Existing resolution enhancement schemes improve text quality by using algorithms or look-up tables which determine whether an initial text pattern stored in a memory should be modified to correct for quantization limits. This determination of whether an initial text pattern should be modified requires a prior knowledge of acceptable text patterns usually found in alphanumeric text. The correction scheme then modifies the initial text pattern according to a set of rules. The corrected and now more pleasing text pattern is then printed or otherwise displayed at a higher resolution than the initial text pattern stored in the memory. Such resolution enhancement techniques may be performed by circuitry residing in a high resolution printer.

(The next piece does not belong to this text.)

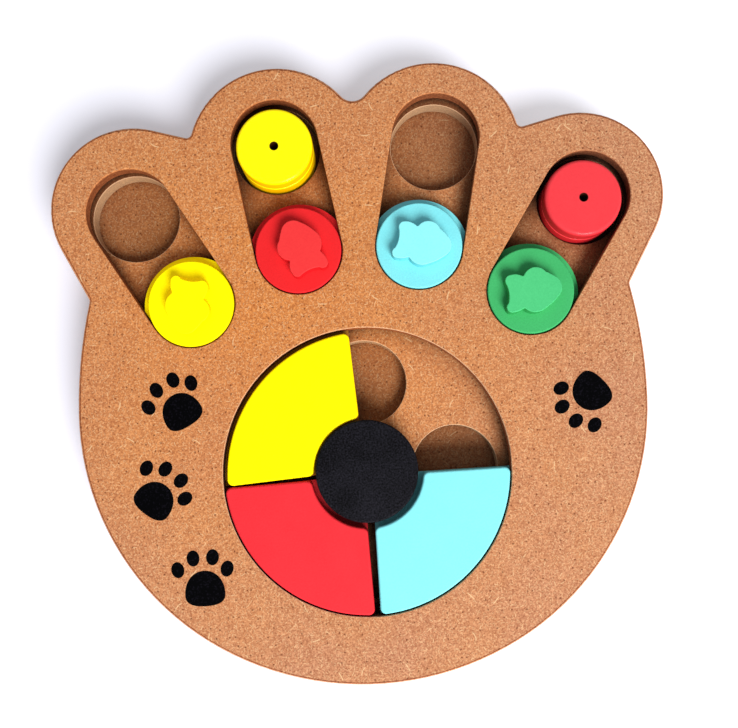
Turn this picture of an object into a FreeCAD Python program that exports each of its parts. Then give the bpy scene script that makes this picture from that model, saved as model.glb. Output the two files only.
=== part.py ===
import FreeCAD, Part
import math
import os

# Treat puzzle board in the shape of a paw, built up from four glued fibreboard plates.
# Origin: on the axis of the round hub, in the plane of the board's underside.
# +Z points up out of the board and +Y points from the palm to the toes. Sizes are millimetres.

# Board plates, from the table up
BASE_THICKNESS = 5.5
POCKET_DEPTH = 6.5
TRACK_THICKNESS = 5.0
LIP_THICKNESS = 5.0
EDGE_ROUND = 1.5
RIM_ROUND = 0.4

# Palm outline: a bottom arc, a rounder arc on each side and a flat shoulder arc above it
PALM_RADIUS = 133.4
PALM_CENTRE_Y = 38.2
PALM_HALF_ANGLE = 30.0
SIDE_RADIUS = 123.8
SHOULDER_RADIUS = 222.0
SHOULDER_BELOW_LOBE = 23.0

# The whole outline sits a little askew on its slots, as on the photographed board
OUTLINE_SHIFT = -1.3
OUTLINE_TURN_ANGLE = -0.35

# Toes: their slots fan out from one point below the hub, evenly spaced
FAN_Y = -44.0
TOE_STEP_ANGLE = 21.4
INNER_SLOT_START = 147.6
OUTER_SLOT_START = 144.7
SLIDER_TRAVEL = 50.8

# Toe outlines: a round lobe about each slot's far end, and the outer lobe's two straight flanks
INNER_LOBE_RADIUS = 40.3
INNER_LOBE_SETBACK = 5.8
OUTER_LOBE_RADIUS = 37.5
OUTER_LOBE_LEAN_ANGLE = 0.6
LOW_FLANK_ANGLE = -28.0
HIGH_FLANK_ANGLE = 105.0
FLANK_LENGTH = 50.0
MIDDLE_NOTCH_ROUND = 7.0
NOTCH_ROUND = 2.2

# Sliders: a painted disc over a wider flange, with a fish on top
DISC_RADIUS = 19.5
FLANGE_OVERHANG = 3.4
FLANGE_THICKNESS = 4.4
DISC_ABOVE_BOARD = 0.5
DISC_ROUND = 0.7
FISH_HEIGHT = 5.0
FISH_CORNER = 0.7
FISH_ROUND = 0.4

# Treat pockets and the plugs that close two of them
TOE_POCKET_RADIUS = 20.2
PLUG_RADIUS = 17.5
PLUG_HEIGHT = 17.4
PLUG_ROUND = 1.8
GROOVE_BELOW_TOP = 6.4
GROOVE_SIZE = 0.5
FINGER_HOLE_RADIUS = 1.95
FINGER_HOLE_DEPTH = 12.0

# Palm recess with its hub and shutters
PALM_POCKET_RADIUS = 19.6
PALM_POCKET_DISTANCE = 40.6
PALM_POCKETS = 4
CAP_RADIUS = 23.0
CAP_ABOVE_BOARD = 2.0
CAP_ROUND = 0.9
SPINDLE_RADIUS = 16.0
SHUTTER_OUTER_RADIUS = 64.2
SHUTTER_INNER_RADIUS = 25.4
SHUTTER_SIDE_OFFSET = 2.0
SHUTTER_CORNER = 2.6
SHUTTER_ROUND = 1.0
SHUTTER_OVERHANG = 3.8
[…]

The above enhancement scheme, which provides smoother edges by reducing quantization errors, is not as effective on graphics, since the quality of many graphics patterns is dependent on the quality of the halftone patterns making up the graphics pattern rather than on any edges in the graphics pattern. Thus, these graphics patterns are usually not changed from their initial form.
It is understood that a low resolution halftone graphics pattern presents a coarser and less pleasing halftone pattern than a high resolution graphics pattern. However, a high resolution pattern created by simply printing each dot of a low resolution graphics pattern as a fixed number of smaller, high resolution dots (i.e., a cluster of dots) would still contain equivalent quantization errors and present a coarse halftone pattern.
What is needed is a graphics enhancement scheme to improve the quality of a low resolution graphics pattern when printed by a higher resolution printer.